現在はグリッドのように、何台かのマシンをつないで運用することが研究されています。たとえばあるお客様が、1秒以内にレスポンスを返すといった、高いサービスレベルの契約にサインしているとしましょう。そのアプリケーションについては、負荷が増えてきたら自動的にネットワークに流してほかのマシンを使い、答えを返してくることになります。一番エンドのユーザーからは何も見えないところで、そういう処理を行ないます。このお客様が使った分のサービスチャージは、ほかのマシンを使用した分、少し上がるわけですが、ピークが終わればほかのお客様が使えるわけです。

そういった技術は現在のところ、1台のマシンといえどもなかなか難しいわけです。IBMはそれを、私達の一番ハイエンドのマシンで一昨年あたりから出してきたわけです。ましてそれがネットワークにつながってダイナミックな負荷分散をすることは、今はどこもできていません。私達がそれを“オートノミック・コンピューティング”と呼んでいますが、経済的に見合うコストで技術的にできるかというと、今はどこもできていないでしょう。

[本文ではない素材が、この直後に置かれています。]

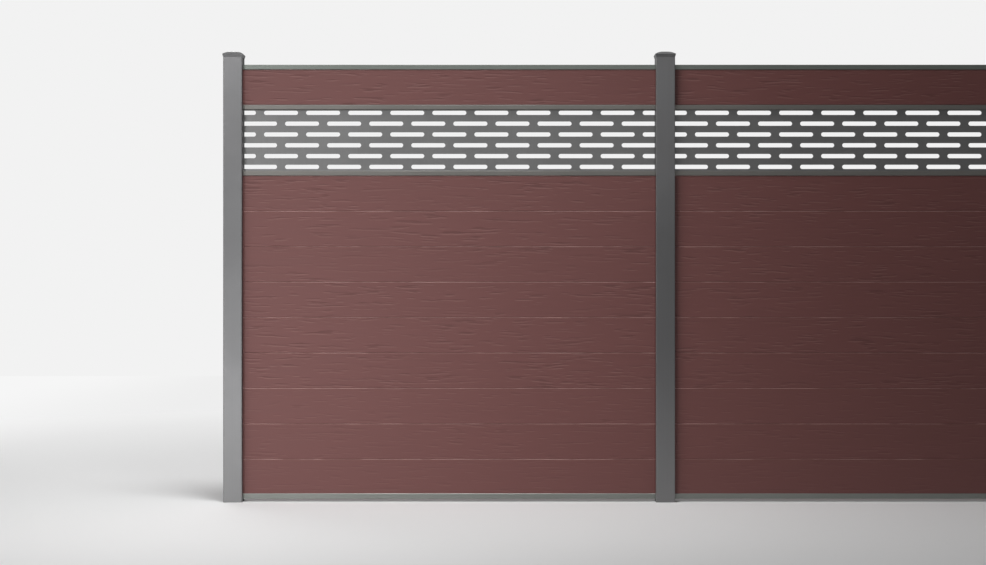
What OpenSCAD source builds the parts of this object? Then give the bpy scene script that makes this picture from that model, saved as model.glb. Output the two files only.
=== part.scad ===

私達は1台のマシンでやっとできるわけです。そういう技術的な問題が今まで解けていなかったわけですね。

つまり、経済的なお客様のニーズの問題と技術的な問題があり、そういうビジネスモデルがこれまでは成り立たなかったわけですが、ようやくできるようになったということではないかと思いますね。そこでなぜLinuxかといいますと、先ほど申しあげましたように、世の中でメジャーのOSがLinuxになっていくというのがさまざまな統計資料で出ているように明らかだということです。Linuxを最初に置いておいたほうが、お客様が増えたときにちょうどいいだろう、という発想ですよね。